We rarely observed resource effects. Especially for governments in the Global South with limited fiscal space it is often difficult to reallocate national budgets. The involvement of the corporate sector has been portrayed as a way to solve this problem. However, without public regulation and incentive structures it is unclear how more resources from the corporate sector could be devoted to the 2030 Agenda. In fact, evidence suggests that the corporate sector requires strategies to de-risk their investments if they are to engage. Yet this is not possible for all goals and may result in selective engagement of the corporate sector in less risky and more profitable goals.
To summarize, discursive effects of implementing the Sustainable Development Goals at multiple levels are more dominant, while resource effects are observed the least. The presence of relational and institutional effects varies across actors and geographies. Across all actors, however, relationship building is an important motivation for actors to engage with the Sustainable Development Goals. While there is no doubt in the literature that governments are key to goal implementation, many studies expect that the Sustainable Development Goals will also be achieved through new types of partnerships. To do so, however, actors would first need to establish relationships and trust to collaborate. But even with new partnerships, the voluntary nature of the framework makes it easy for incumbent actors to implement the Sustainable Development Goals only in ways that benefit their interests.

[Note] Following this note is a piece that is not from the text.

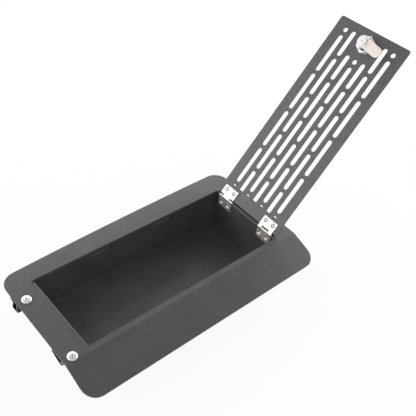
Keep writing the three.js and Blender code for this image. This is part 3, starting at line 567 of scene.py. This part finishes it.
def turned(profile, steps, ring=False):
    shape = bmesh.new()
    corners = [shape.verts.new(metres(radius, 0, height)) for radius, height in profile]
    edges = [shape.edges.new(pair) for pair in zip(corners, corners[1:])]
    if ring:
        edges.append(shape.edges.new((corners[-1], corners[0])))
    bmesh.ops.spin(
        shape, geom=corners + edges, cent=(0, 0, 0), axis=(0, 0, 1), angle=2 * math.pi,
        steps=steps, use_merge=True, use_duplicate=False)
    bmesh.ops.remove_doubles(shape, verts=shape.verts, dist=0.001 * mm)
    return shape


def rod(radius, low, high, steps, turn=0.0, place=(0, 0)):
    shape = bmesh.new()
    middle = shifted(*place, (low + high) / 2) @ swung(turn, "Z")
    bmesh.ops.create_cone(
        shape, cap_ends=True, cap_tris=False, segments=steps, radius1=radius * mm,
        radius2=radius * mm, depth=(high - low) * mm, matrix=middle)
    return shape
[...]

A pessimistic interpretation of our findings would suggest that the 2030 Agenda does not change much beyond confirming and reproducing earlier agendas and priorities. At best, the goals would then legitimate existing engagements and actions towards sustainable development and only enable or amplify actions that would have occurred anyway regardless of the goals. At worst, implementation of the goals is used for ‘rainbow washing’ practices that do not address sustainable development in an integrative and transformative way. One could also argue, however, that the Sustainable Development Goals set very high expectations on actors, and that many are genuinely interested in implementing the goals. We hence might see a phenomenon of ‘fake it till you make it’, where actors at first pretend action with some superficial changes while they slowly work out which real reforms are needed and how to implement them.
Future research on the impact of the Sustainable Development Goals is thus needed for a more nuanced understanding of each effect. Particularly, there seems to be an overlap between institutional and relational effects when new institutions increase participation. One should also explore the extent to which actors learn in the process how to implement innovative policies and to build new types of relationships.
In conclusion, the Sustainable Development Goals in their current form are not transformative in and of themselves. Rather, as a mere blueprint of goals and targets often without a clear articulation of what transformations should look like, the 2030 Agenda and the global goals are often used for reporting purposes at best. They rarely provide a strong incentive to drive the more fundamental changes and systematic transformations that are called for (Independent Group of Scientists appointed by the Secretary-General Reference Al Sabbagh and Copeland2019; Sachs et al. Reference Sachs, Schmidt-Traub, Mazzucato, Messner, Nakicenovic and Rockström2019). Although the 2030 Agenda provides a useful framework for the breadth of sustainable development challenges, the extent to which the Sustainable Development Goals can become agents of change depends on much broader transformations of social and economic structures.